L’idea che insieme alle tecniche informatiche e alle tecniche del consenso occorra costruire pensiero politico, ideologia, analisi sociale, è una idea che non viene neppure presa in considerazione da Casaleggio. La funzione degli intellettuali - filosofi, scrittori, sociologi, scienziati - è vista come una sovrastruttura del passato. Inutile, goffa: da eliminare. Nella vecchia politica i capi dei partiti si circondavano di intellettuali. Facevano così Togliatti, De Gasperi, Berlinguer, Moro, Craxi. In misura minore ha fatto così anche Berlusconi, che quando fondò “Forza Italia” mise intorno a sé degli organizzatori, degli uomini di azione - come dell’Utri o Previti - e poi degli uomini della comunicazione - come Emilio Fede, o lo stesso Mentana - ma anche un bel drappello di intellettuali puri, di valore, come Lucio Colletti, Marcello Pera, Giuliano Urbani, Piero Melograni, Saverio Vertone, Giulio Tremonti, Giuliano Ferrara e molti altri ancora.

Casaleggio invece pensa di non averne bisogno. Si coccola Travaglio e l’astronauta e immagina di poter affrontare da solo i problemi teorici giganteschi che ha evocato. Senza chiedere un confronto e un contributo alle altre forze politiche, all’intellettualità, agli economisti, ai sindacati. Senza aprire un confronto ideale. Forse perché ha una totale sfiducia nell’intellettualità e nelle attuali forze politiche. Forse perché pensa di potere - e di dovere - “spianare” l’intero castello della vecchia democrazia, e che questa sia la condizione per costruire il nuovo.

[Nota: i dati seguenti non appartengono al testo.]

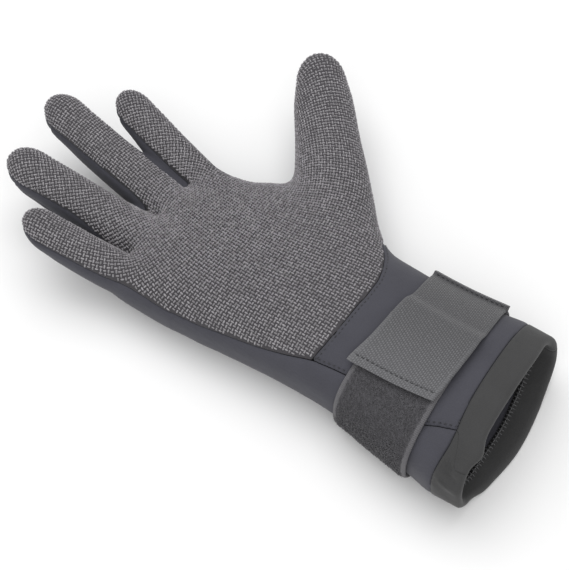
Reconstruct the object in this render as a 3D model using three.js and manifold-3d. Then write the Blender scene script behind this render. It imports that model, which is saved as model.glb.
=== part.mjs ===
import * as THREE from 'three';
import { mergeVertices } from 'three/addons/utils/BufferGeometryUtils.js';
import Module from 'manifold-3d';

// A right-hand diving glove of foam rubber cloth, lying palm up on its back.
// Millimetres. +Y runs from the cuff to the fingertips, +X to the thumb, +Z out of the palm.

// Driving dimensions
const CUFF_LENGTH = 88;       // palm-side rim to the wrist seam
const PALM_LENGTH = 115;      // wrist seam to the webs between the fingers
const CUFF_WIDTH = 99;        // across the rim
const CUFF_DEPTH = 50;        // rim, back to palm side
const WRIST_WIDTH = 86;
const WRIST_DEPTH = 46;
const PALM_WIDTH = 86;
const PALM_DEPTH = 44;
const RIM_SLANT = 8;          // how much further the rim reaches on the back
const WALL = 3;               // foam rubber cloth
const SEAM_GAP = 0.3;         // between panels that are sewn edge to edge

const INDEX_LENGTH = 67;      // each finger from its web line to its tip
const MIDDLE_LENGTH = 89;
const RING_LENGTH = 83;
const LITTLE_LENGTH = 60;
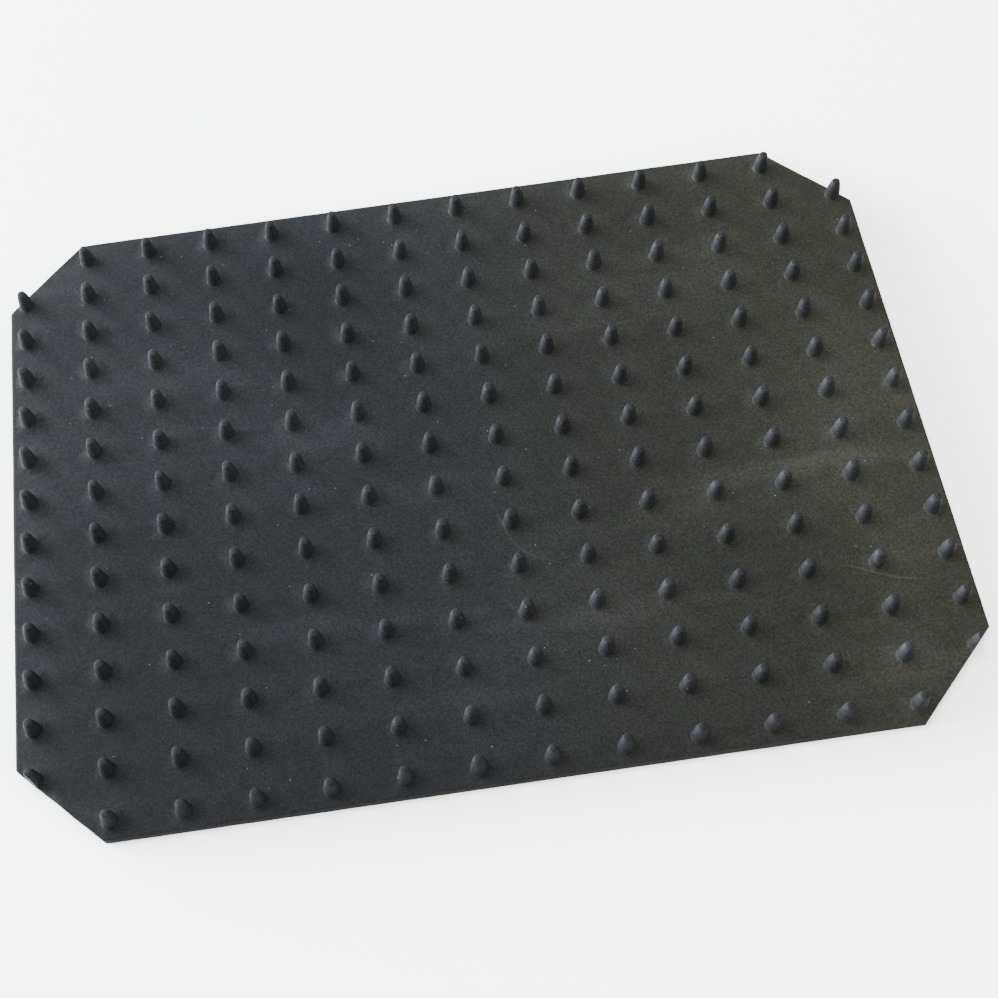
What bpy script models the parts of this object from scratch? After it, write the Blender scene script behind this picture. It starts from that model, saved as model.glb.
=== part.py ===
"""Seedling heat mat: a bonded rubber sandwich with a field of moulded pins.

Metres, +Z up.  The mat lies flat on Z = 0 with its middle at the origin, its long side along X
and its short side along Y.  The front edge is at -Y and the cord gland is in the rear edge at +Y.
Two rubber covers are bonded round a rim.  Between them lie, from the bottom, a felt, the heating
wire, a glass scrim and an earthed foil, with the leads and splices in a recess at the rear.
"""

import math

import bmesh
import bpy
from mathutils import Vector
from mathutils.geometry import delaunay_2d_cdt

# Clear gap between pieces that touch.
GAP = 0.0003

# Points closer than this are one point when a face is filled or cut.
MERGE_DISTANCE = 1e-7

# Faces that meet at a sharper angle than this, in degrees, keep a crisp edge.
CRISP_EDGE_ANGLE = 50

# Outline of the mat.
LENGTH = 0.3436
WIDTH = 0.2530
CORNER_CUT = 0.0304

# Moulded pins on the top face: a regular grid, a little nearer the front edge than the rear.  The
# corner cuts take away its four corner pins and slice the pins that they touch.
PIN_COLUMNS = 14
PIN_ROWS = 14
PIN_PITCH_X = 0.0254
PIN_PITCH_Y = 0.0183
PIN_FIELD_Y = -0.0010
PIN_BASE_RADIUS = 0.0029
PIN_TIP_RADIUS = 0.0013
PIN_HEIGHT = 0.0088
PIN_SIDES = 8

# Thickness of the two covers, the space between them and the rim that bonds them.
COVER_THICKNESS = 0.00075
CAVITY_HEIGHT = 0.0026
RIM_WIDTH = 0.0045

# Layers between the covers.  A rounding is the number of extra steps in a quarter of a round section.
FELT_THICKNESS = 0.0004
WIRE_DIAMETER = 0.0005
WIRE_ROUNDING = 1
SCRIM_THICKNESS = 0.0001
FOIL_THICKNESS = 0.0001
LAYER_CLEARANCE = 0.0008

# Heating wire: passes along Y, with a feeder along the rear edge to each end.
PASS_COUNT = 18
PASS_SPACING = 0.0175
PASS_FRONT_Y = -0.1100
PASS_REAR_Y = 0.0950
FEEDER_Y = 0.1110
TURN_RADIUS = 0.0085
TURN_STEPS = 5

# Recess in the layers at the rear edge, where the splices lie.
RECESS_HALF_LENGTH = 0.0420
RECESS_FRONT_Y = 0.1020
FOIL_TONGUE_HALF_WIDTH = 0.0030
FOIL_TONGUE_REAR_Y = 0.1052

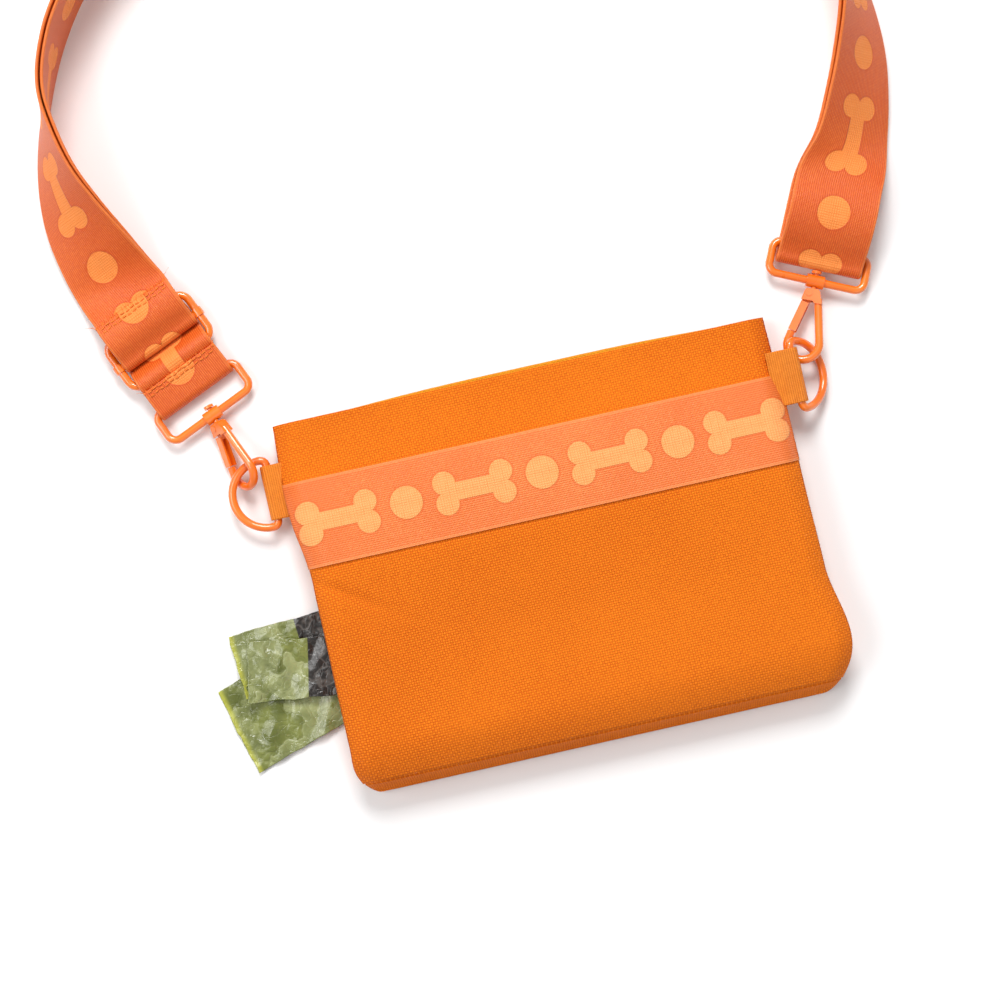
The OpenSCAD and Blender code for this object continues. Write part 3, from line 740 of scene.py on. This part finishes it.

Può anche darsi che il Movimento 5 Stelle vincerà le elezioni, l’anno prossimo, e conquisterà il governo. Se però non rinuncia al suo isolazionismo, e dunque alla sua rozzezza politica, sarà un disastro per il Paese. In nessuna parte del mondo esiste la possibilità di una “modernità felice” senza democrazia politica. Anzi: felice proprio perché si è liberata della “democrazia politica”.